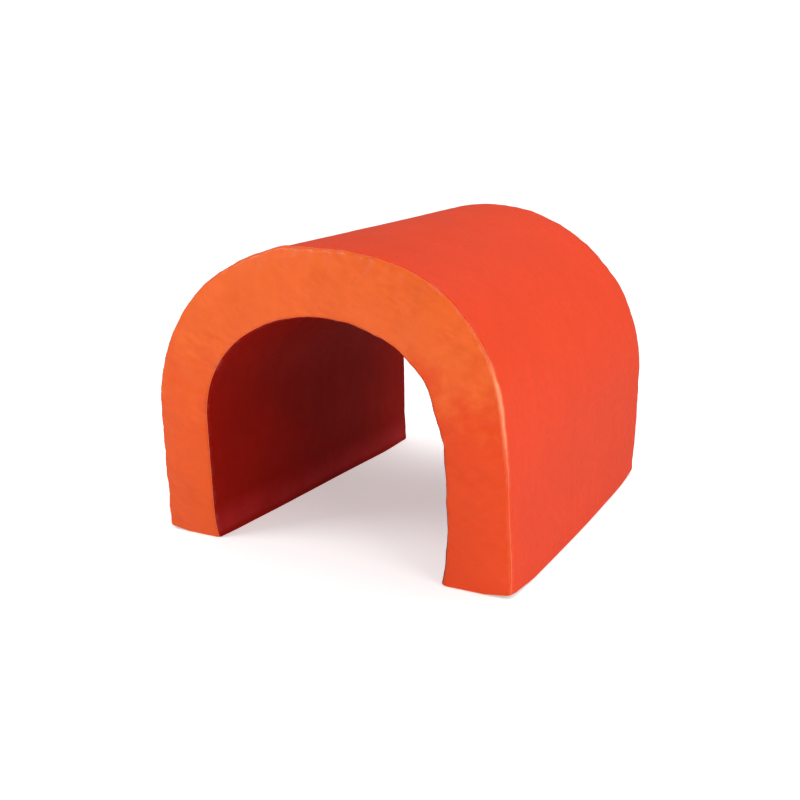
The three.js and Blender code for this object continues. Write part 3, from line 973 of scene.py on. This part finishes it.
def cast_zinc():
    """Tumbled die-cast metal: soft pitting, fine scratches and a duller tone in patches."""
    s = Shader("cast_zinc")
    s.set("Metallic", 1.0)
    s.set("Base Color", s.mix(s.noise(300, 4), srgb(186, 188, 192), srgb(214, 215, 217)))
    s.set("Roughness", s.ramp(s.noise(500, 3), 0.3, 0.7, 0.24, 0.44))
    scratches = s.bump(s.noise(900, 2, 0.5, (1, 0.08, 1)), 0.2, 0.0001)
    s.set("Normal", s.bump(s.cells(1500), 0.12, 0.0001, scratches))
    return s.material


ORANGE = srgb(228, 96, 32)
RED = srgb(217, 61, 22)
MAROON = srgb(136, 15, 5)
# Its tone for the lower legs is painted shade.
orange_vinyl = vinyl("orange_vinyl", ORANGE, painted_shade_tone=srgb(220, 66, 12))
red_vinyl = vinyl("red_orange_vinyl", RED, spread=0.03)
# Its band tone just over the floor is painted light from the floor.
maroon_vinyl = vinyl(
    "deep_red_vinyl", MAROON, rough=(0.46, 0.6), specular=0.03, spread=0.07, painted_bounce_tone=srgb(178, 44, 50)
)


# ---- Bodies: each piece takes its material, joins the tunnel's body and hides the CAD node it was built for ----
def place(obj, material, slot, node):
    obj.data.materials.append(material)
    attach(obj, "tunnel")
    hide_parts(node)


END_AREA = 0.262  # sq m of a horseshoe and its turned-in edges, set from the measured mesh
for obj, material, slot, node, flat, area in (
    (outer_wrap, red_vinyl, "wrap_vinyl", "outer_wrap", (LENGTH, OUTER.length), None),
    (inner_lining, maroon_vinyl, "lining_vinyl", "inner_lining", (LENGTH, INNER.length), None),
    (front_end, orange_vinyl, "end_vinyl", "front_end_panel", (WIDTH, HEIGHT), END_AREA),
    (rear_end, orange_vinyl, "end_vinyl", "rear_end_panel", (WIDTH, HEIGHT), END_AREA),
):
    thicken(obj, CLOTH)
    place(obj, material, slot, node)

foam_material, edge_material, base_material = cut_foam(), stitched_edge(), nonslip()
for node, obj in foam.items():
    place(obj, foam_material, "foam", node)
for node, obj in seams.items():
    place(obj, edge_material, "seam_thread", node)
for node, obj in base_sheets.items():
    place(obj, base_material, "base_sheet", node)

tape_material, coil_material, metal = woven_tape(), nylon(), cast_zinc()
for node, obj in zips.items():
    if "tape" in node:
        place(obj, tape_material, "zip_tape", node)
        low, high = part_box(node)
        flat = (high.x - low.x, high.y - low.y + TAPE_TAIL)
    else:
        place(obj, coil_material, "zip_coil", node)
for side in ("left", "right"):
    for part in ("zip_stop_front", "zip_stop_rear", "zip_slider", "zip_pull"):
        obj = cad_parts[f"{side}_{part}"]
        obj.data.materials.clear()
        obj.data.materials.append(metal)


# ---- Stage, light and camera ----
def stage():
    bpy.ops.mesh.primitive_plane_add(size=60, location=(0, 0, -0.0005))
    floor = bpy.context.object
    floor.name = "floor"
    floor.visible_glossy = False
    s = Shader("pale_floor", 0.1)
    s.set("Base Color", s.mix(s.noise(3, 2), (0.9, 0.9, 0.9), (0.92, 0.92, 0.92)))
    s.set("Roughness", 0.9)
    s.set("Emission Color", (1, 1, 1, 1))
    away = s.node("ShaderNodeVectorMath")
    away.operation = "LENGTH"
    s.join(s.where, away.inputs[0])
    s.set("Emission Strength", s.ramp(away.outputs["Value"], 1.2, 4.5, 0.42, 0.7))
    floor.data.materials.append(s.material)
    floor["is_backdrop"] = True


def area_light(name, at, aim, size, power, in_gloss=True):
    light = bpy.data.lights.new(name, "AREA")
    light.shape, light.energy = "RECTANGLE", power
    light.size, light.size_y = size
    obj = bpy.data.objects.new(name, light)
    obj.location = at
    obj.rotation_euler = (Vector(aim) - Vector(at)).to_track_quat("-Z", "Y").to_euler()
    obj.visible_glossy = in_gloss
    bpy.context.scene.collection.objects.link(obj)


AMBIENT, GLOSSY, BACKDROP = 0.5, 0.2, 1.1  # the room in soft light, in gloss and behind the object


def lights():
    world = bpy.data.worlds.new("studio")
    world.use_nodes = True
    world.cycles.sampling_method = "NONE"
    tree = world.node_tree
    background, rays, strength = tree.nodes["Background"], tree.nodes.new("ShaderNodeLightPath"), None
    background.inputs["Color"].default_value = (1, 1, 1, 1)
    for ray, change in (("Is Glossy Ray", GLOSSY - AMBIENT), ("Is Camera Ray", BACKDROP - AMBIENT)):
        add = tree.nodes.new("ShaderNodeMath")
        add.operation = "MULTIPLY_ADD"
        add.inputs[1].default_value, add.inputs[2].default_value = change, AMBIENT
        tree.links.new(rays.outputs[ray], add.inputs[0])
        if strength:
            tree.links.new(strength, add.inputs[2])
        strength = add.outputs[0]
    tree.links.new(strength, background.inputs["Strength"])
    bpy.context.scene.world = world
    area_light("key", (-1.7, -1.7, 2.1), (0, 0, 0.35), (1.2, 1.2), 30)
    area_light("top", (0.8, 0.9, 3.0), (0.1, 0.2, 0.5), (2, 2), 45, in_gloss=False)
    area_light("side", (2.9, -1.7, 1.2), (0.4, -0.3, 0.35), (1.4, 2.2), 34)
    area_light("far_side", (3.0, 1.6, 1.6), (0.3, 0.2, 0.3), (1.6, 1.6), 16, in_gloss=False)


AZIMUTH, ELEVATION, ROLL = math.radians(28.05), math.radians(14.03), math.radians(-0.14)
DISTANCE = 3.03 * WIDTH
AIM = Vector((-0.0646, 0, 0.2953)) * WIDTH
SENSOR = 36
LENS = 46.37


def camera():
    data = bpy.data.cameras.new("camera")
    data.sensor_width, data.lens = SENSOR, LENS
    obj = bpy.data.objects.new("camera", data)
    level = math.cos(ELEVATION)
    back = Vector((math.sin(AZIMUTH) * level, -math.cos(AZIMUTH) * level, math.sin(ELEVATION)))
    obj.location = AIM + back * DISTANCE
    turn = Quaternion(back, ROLL) @ (-back).to_track_quat("-Z", "Y")
    obj.rotation_euler = turn.to_euler()
    bpy.context.scene.collection.objects.link(obj)
    bpy.context.scene.camera = obj


stage()
lights()
camera()
bpy.context.scene.view_settings.view_transform = "Standard"

low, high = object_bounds()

^^^^^^^^

● TASK DETAILS:
Beginning at the top of the data, please return every line until and including the line containing "hide_parts(node)", copied exactly, and nothing past it.

● WRITTEN RESPONSE:
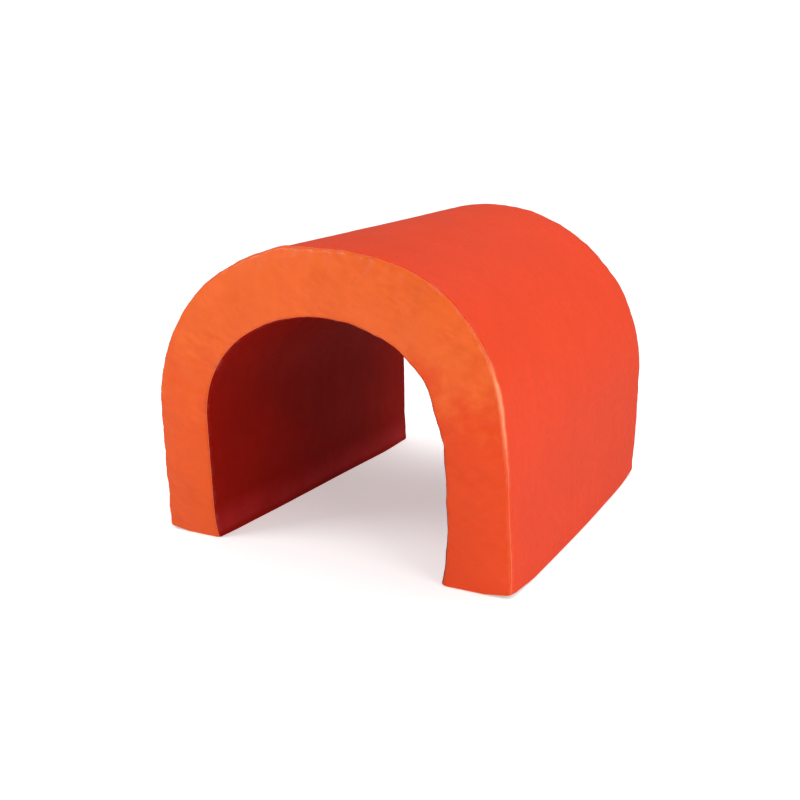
The three.js and Blender code for this object continues. Write part 3, from line 973 of scene.py on. This part finishes it.
def cast_zinc():
    """Tumbled die-cast metal: soft pitting, fine scratches and a duller tone in patches."""
    s = Shader("cast_zinc")
    s.set("Metallic", 1.0)
    s.set("Base Color", s.mix(s.noise(300, 4), srgb(186, 188, 192), srgb(214, 215, 217)))
    s.set("Roughness", s.ramp(s.noise(500, 3), 0.3, 0.7, 0.24, 0.44))
    scratches = s.bump(s.noise(900, 2, 0.5, (1, 0.08, 1)), 0.2, 0.0001)
    s.set("Normal", s.bump(s.cells(1500), 0.12, 0.0001, scratches))
    return s.material


ORANGE = srgb(228, 96, 32)
RED = srgb(217, 61, 22)
MAROON = srgb(136, 15, 5)
# Its tone for the lower legs is painted shade.
orange_vinyl = vinyl("orange_vinyl", ORANGE, painted_shade_tone=srgb(220, 66, 12))
red_vinyl = vinyl("red_orange_vinyl", RED, spread=0.03)
# Its band tone just over the floor is painted light from the floor.
maroon_vinyl = vinyl(
    "deep_red_vinyl", MAROON, rough=(0.46, 0.6), specular=0.03, spread=0.07, painted_bounce_tone=srgb(178, 44, 50)
)


# ---- Bodies: each piece takes its material, joins the tunnel's body and hides the CAD node it was built for ----
def place(obj, material, slot, node):
    obj.data.materials.append(material)
    attach(obj, "tunnel")
    hide_parts(node)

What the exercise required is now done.